WORK TO DO
Take the data below and extract the lines from the one with "0.77), 0.32, 0.9)" to the one with "before = set(bpy.data.objects)", inclusive, exactly as written.

━━━ DATA EXTRACT ━━━

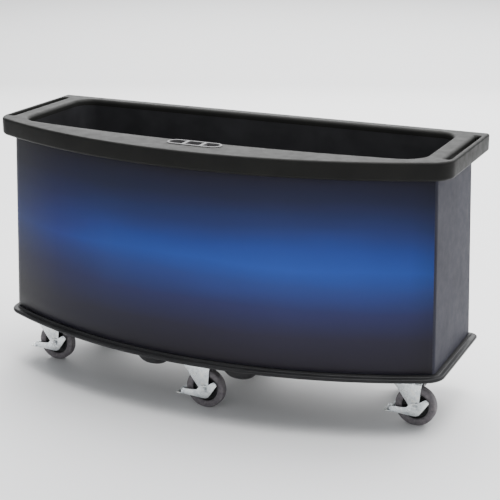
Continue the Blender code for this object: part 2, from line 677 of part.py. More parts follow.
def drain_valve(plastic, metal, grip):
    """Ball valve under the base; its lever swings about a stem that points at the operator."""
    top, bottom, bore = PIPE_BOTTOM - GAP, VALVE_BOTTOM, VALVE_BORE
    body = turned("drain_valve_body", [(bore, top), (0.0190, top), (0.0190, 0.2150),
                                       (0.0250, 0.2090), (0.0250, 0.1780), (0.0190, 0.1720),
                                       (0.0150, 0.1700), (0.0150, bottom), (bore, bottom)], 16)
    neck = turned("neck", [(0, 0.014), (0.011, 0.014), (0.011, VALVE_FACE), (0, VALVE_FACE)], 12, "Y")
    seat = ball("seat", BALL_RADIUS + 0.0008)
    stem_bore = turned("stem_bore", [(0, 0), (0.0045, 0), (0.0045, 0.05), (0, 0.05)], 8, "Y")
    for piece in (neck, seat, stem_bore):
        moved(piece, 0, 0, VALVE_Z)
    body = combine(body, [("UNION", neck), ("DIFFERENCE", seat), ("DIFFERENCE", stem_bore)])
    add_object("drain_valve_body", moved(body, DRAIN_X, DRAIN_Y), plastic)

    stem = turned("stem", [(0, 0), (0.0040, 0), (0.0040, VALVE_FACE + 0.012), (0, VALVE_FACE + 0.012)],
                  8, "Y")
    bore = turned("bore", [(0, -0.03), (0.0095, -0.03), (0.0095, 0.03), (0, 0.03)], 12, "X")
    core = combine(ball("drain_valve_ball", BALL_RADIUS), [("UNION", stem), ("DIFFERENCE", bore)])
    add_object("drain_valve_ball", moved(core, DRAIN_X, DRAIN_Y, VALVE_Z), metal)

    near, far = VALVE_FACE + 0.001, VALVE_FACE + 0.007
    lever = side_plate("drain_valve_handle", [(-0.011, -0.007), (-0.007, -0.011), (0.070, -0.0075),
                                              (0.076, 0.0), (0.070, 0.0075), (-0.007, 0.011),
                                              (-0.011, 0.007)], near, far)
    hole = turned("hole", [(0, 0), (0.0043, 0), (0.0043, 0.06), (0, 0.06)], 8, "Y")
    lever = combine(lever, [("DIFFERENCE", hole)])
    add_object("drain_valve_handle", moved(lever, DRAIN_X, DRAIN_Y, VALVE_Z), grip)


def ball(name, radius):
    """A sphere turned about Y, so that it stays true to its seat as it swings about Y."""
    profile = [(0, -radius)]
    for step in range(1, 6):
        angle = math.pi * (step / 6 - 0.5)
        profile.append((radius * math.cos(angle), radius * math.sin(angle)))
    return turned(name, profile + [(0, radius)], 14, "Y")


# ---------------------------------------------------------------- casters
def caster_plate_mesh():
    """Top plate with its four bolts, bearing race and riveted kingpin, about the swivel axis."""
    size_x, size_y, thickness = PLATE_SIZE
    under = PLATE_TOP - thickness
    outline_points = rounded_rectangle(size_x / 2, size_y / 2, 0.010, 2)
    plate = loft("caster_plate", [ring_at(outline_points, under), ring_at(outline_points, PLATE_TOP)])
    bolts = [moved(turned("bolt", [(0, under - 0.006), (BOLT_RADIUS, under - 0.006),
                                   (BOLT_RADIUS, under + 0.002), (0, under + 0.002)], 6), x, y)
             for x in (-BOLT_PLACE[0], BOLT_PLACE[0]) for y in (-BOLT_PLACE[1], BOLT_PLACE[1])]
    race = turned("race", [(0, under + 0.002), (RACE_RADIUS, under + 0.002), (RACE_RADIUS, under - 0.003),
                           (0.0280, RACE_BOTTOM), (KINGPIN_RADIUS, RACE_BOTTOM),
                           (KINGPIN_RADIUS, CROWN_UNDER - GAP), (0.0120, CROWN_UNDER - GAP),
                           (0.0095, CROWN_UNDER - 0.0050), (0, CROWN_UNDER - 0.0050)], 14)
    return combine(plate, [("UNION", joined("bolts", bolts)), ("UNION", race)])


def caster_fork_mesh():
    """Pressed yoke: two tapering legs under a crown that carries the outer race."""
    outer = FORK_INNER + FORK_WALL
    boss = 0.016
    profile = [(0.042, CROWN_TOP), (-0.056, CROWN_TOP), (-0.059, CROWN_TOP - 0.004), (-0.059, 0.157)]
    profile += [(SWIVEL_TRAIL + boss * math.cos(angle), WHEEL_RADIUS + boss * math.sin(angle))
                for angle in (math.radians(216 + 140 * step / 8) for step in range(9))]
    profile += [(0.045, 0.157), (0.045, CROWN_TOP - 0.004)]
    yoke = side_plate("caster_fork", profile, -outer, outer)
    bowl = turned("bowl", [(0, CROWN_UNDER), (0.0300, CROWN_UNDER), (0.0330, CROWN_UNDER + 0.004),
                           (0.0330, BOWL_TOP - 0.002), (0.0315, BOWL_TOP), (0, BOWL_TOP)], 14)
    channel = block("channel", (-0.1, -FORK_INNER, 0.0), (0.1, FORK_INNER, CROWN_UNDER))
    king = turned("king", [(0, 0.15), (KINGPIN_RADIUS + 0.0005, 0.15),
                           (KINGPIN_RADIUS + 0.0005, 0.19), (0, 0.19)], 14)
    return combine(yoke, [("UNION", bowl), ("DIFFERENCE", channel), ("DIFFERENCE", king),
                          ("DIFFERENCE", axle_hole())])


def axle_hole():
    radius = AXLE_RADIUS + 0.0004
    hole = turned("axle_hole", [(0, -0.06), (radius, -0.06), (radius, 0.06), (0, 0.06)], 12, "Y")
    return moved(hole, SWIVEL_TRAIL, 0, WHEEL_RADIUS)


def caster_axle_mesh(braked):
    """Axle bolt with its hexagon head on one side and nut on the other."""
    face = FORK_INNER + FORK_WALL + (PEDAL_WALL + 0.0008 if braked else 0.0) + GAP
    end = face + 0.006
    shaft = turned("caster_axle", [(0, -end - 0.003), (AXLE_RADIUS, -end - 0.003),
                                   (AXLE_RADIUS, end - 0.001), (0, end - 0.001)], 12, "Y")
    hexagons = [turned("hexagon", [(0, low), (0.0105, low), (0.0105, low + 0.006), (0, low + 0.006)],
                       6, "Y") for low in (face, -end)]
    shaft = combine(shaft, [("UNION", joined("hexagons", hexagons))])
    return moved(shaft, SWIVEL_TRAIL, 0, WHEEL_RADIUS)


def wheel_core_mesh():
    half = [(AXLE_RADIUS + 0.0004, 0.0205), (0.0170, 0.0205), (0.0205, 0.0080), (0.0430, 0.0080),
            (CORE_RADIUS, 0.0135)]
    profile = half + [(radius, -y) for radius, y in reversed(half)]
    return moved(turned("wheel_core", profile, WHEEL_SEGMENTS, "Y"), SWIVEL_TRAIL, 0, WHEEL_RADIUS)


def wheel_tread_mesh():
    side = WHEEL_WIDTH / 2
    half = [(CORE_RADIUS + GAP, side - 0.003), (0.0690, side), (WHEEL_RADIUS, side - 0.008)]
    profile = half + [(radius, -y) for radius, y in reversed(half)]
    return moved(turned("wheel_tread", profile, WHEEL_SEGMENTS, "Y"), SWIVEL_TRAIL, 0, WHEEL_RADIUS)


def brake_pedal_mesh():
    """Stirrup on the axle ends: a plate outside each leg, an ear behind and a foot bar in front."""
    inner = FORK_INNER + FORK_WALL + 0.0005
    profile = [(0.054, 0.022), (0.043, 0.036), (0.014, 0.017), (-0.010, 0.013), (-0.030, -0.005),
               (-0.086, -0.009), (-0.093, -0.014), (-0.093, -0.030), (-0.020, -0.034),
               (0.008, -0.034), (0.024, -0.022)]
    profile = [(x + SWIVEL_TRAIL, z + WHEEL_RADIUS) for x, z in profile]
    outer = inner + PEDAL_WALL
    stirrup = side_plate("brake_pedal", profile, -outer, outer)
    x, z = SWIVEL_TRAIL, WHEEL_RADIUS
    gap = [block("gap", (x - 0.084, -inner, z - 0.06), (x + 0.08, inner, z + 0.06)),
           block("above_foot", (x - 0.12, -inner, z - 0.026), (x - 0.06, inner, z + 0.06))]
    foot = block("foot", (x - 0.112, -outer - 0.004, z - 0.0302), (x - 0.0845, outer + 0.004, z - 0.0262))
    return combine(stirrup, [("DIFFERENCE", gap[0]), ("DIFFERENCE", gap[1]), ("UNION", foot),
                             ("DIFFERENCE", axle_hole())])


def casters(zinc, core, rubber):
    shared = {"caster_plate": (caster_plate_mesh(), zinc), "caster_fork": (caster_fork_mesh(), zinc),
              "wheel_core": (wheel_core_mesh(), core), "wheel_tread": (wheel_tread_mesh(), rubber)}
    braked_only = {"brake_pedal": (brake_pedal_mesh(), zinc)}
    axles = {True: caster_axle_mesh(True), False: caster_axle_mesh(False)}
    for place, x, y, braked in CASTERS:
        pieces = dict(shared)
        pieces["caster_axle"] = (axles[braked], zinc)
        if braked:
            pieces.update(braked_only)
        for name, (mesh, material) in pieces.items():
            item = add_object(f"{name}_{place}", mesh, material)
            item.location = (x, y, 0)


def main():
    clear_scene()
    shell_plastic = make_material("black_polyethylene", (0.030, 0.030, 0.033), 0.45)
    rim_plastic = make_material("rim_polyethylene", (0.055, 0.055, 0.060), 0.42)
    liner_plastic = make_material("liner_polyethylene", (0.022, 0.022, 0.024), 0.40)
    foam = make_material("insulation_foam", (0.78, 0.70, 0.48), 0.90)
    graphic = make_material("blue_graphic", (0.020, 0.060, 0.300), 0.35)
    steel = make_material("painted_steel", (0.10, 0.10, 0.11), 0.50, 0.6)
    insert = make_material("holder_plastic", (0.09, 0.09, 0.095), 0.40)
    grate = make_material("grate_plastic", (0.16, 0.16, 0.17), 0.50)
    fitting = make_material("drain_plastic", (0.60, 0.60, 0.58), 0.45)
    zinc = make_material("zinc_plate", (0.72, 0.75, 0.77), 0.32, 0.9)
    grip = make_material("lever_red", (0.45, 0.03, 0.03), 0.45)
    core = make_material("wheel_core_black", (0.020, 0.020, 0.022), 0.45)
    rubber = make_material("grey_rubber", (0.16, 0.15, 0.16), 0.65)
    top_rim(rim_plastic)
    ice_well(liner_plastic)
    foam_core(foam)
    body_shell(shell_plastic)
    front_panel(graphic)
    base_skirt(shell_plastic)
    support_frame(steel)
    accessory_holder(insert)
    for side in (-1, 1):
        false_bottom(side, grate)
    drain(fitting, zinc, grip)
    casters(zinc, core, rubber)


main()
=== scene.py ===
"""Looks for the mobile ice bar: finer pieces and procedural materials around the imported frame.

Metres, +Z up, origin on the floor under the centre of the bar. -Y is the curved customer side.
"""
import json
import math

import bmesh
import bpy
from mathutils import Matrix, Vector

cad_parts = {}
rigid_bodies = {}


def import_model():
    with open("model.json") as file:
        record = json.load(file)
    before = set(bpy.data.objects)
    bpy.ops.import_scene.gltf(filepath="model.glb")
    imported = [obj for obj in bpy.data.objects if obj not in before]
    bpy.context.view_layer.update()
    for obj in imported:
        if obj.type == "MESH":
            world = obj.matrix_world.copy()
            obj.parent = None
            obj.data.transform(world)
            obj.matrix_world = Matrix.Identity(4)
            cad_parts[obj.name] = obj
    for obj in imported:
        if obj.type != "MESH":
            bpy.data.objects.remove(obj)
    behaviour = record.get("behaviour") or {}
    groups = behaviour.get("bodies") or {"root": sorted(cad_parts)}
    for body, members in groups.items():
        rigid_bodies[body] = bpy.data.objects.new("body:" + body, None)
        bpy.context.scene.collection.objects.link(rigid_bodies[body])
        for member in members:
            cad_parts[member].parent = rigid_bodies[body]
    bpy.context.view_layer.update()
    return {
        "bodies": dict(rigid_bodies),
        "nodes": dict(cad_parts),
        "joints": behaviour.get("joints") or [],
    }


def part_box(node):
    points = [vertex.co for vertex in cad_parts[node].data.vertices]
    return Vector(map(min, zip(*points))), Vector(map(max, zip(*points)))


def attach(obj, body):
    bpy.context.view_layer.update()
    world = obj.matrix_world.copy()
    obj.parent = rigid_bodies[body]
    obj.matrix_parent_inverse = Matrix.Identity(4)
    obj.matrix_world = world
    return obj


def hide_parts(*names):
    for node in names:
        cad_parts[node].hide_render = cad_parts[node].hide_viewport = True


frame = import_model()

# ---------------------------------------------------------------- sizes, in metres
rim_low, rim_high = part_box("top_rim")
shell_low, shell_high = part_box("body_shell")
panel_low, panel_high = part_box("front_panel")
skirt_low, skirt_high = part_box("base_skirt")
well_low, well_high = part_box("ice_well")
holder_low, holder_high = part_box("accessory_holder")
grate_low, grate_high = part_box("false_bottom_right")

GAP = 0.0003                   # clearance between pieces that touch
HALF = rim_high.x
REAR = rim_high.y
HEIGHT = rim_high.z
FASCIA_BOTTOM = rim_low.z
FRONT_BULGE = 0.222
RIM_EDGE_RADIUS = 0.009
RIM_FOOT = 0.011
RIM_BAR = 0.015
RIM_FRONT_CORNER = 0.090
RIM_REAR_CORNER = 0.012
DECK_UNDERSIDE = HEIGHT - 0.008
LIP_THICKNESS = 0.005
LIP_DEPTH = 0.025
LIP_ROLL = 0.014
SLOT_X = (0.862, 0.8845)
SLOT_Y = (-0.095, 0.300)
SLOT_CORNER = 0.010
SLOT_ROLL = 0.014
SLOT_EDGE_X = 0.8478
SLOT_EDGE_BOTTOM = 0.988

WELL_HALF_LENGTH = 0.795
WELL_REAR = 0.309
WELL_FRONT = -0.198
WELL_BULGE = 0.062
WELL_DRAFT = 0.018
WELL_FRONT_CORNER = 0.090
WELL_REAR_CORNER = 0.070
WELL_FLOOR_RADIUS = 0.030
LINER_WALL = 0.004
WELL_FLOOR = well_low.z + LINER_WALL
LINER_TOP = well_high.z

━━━

TASK RESULT
    zinc = make_material("zinc_plate", (0.72, 0.75, 0.77), 0.32, 0.9)
    grip = make_material("lever_red", (0.45, 0.03, 0.03), 0.45)
    core = make_material("wheel_core_black", (0.020, 0.020, 0.022), 0.45)
    rubber = make_material("grey_rubber", (0.16, 0.15, 0.16), 0.65)
    top_rim(rim_plastic)
    ice_well(liner_plastic)
    foam_core(foam)
    body_shell(shell_plastic)
    front_panel(graphic)
    base_skirt(shell_plastic)
    support_frame(steel)
    accessory_holder(insert)
    for side in (-1, 1):
        false_bottom(side, grate)
    drain(fitting, zinc, grip)
    casters(zinc, core, rubber)


main()
=== scene.py ===
"""Looks for the mobile ice bar: finer pieces and procedural materials around the imported frame.

Metres, +Z up, origin on the floor under the centre of the bar. -Y is the curved customer side.
"""
import json
import math

import bmesh
import bpy
from mathutils import Matrix, Vector

cad_parts = {}
rigid_bodies = {}


def import_model():
    with open("model.json") as file:
        record = json.load(file)
    before = set(bpy.data.objects)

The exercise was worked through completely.